A federal district judge concluded the pair committed four counts of fraud and held them in contempt of court. Judge Royce Lamberth also said they engaged in litigation misconduct.
No amount of patience or badgering has moved the government to account for billions of dollars of lease and royalty receipts collected on reservation land.
Maybe putting someone behind bars would get the attention of the Interior and Justice departments. How can the legal system tolerate dozens of government lawyers lying to the court?
Maybe jail time is coming. Lamberth, a Reagan appointee from Texas, is scathing in a 267-page court paper that lays out failed attempts to gather the facts, and a wholesale lack of progress:
“The Department of Interior and its subagencies have utterly failed to manage the Individual Indian Money trust in a manner consistent with the fiduciary obligations of a trustee-delegate.”
The secretaries of Interior and Treasury during the Clinton years also were held in contempt for failure to comply with a 1994 congressional directive to clean up their performance.

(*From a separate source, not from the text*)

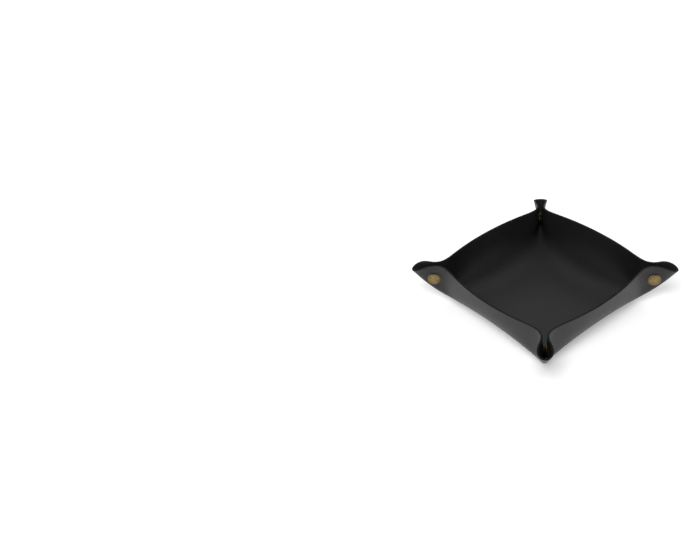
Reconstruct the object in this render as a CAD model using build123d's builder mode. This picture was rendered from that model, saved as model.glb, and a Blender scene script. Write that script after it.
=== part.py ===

No one disputes the obligation and debt owed the Native Americans. No one disputes the abject failure to properly account for and distribute those funds.
Yet, each successive administration stalled, lied and obfuscated on every point that would lead to a resolution.
“I may have life tenure,” the judge wrote, “but at the rate the Department of Interior is progressing, that is not a long enough appointment.”
Given the willful destruction of records and evidence over the past 100 years, let alone the life of this lawsuit, individual accountings may be impossible.
The government could hardly be worse off if it simply wrote substantial checks. This case begs to be settled.
In the meantime, sending a high government official to jail for contempt of court might well have a salutary effect on the bureaucracy and be a powerful motivator.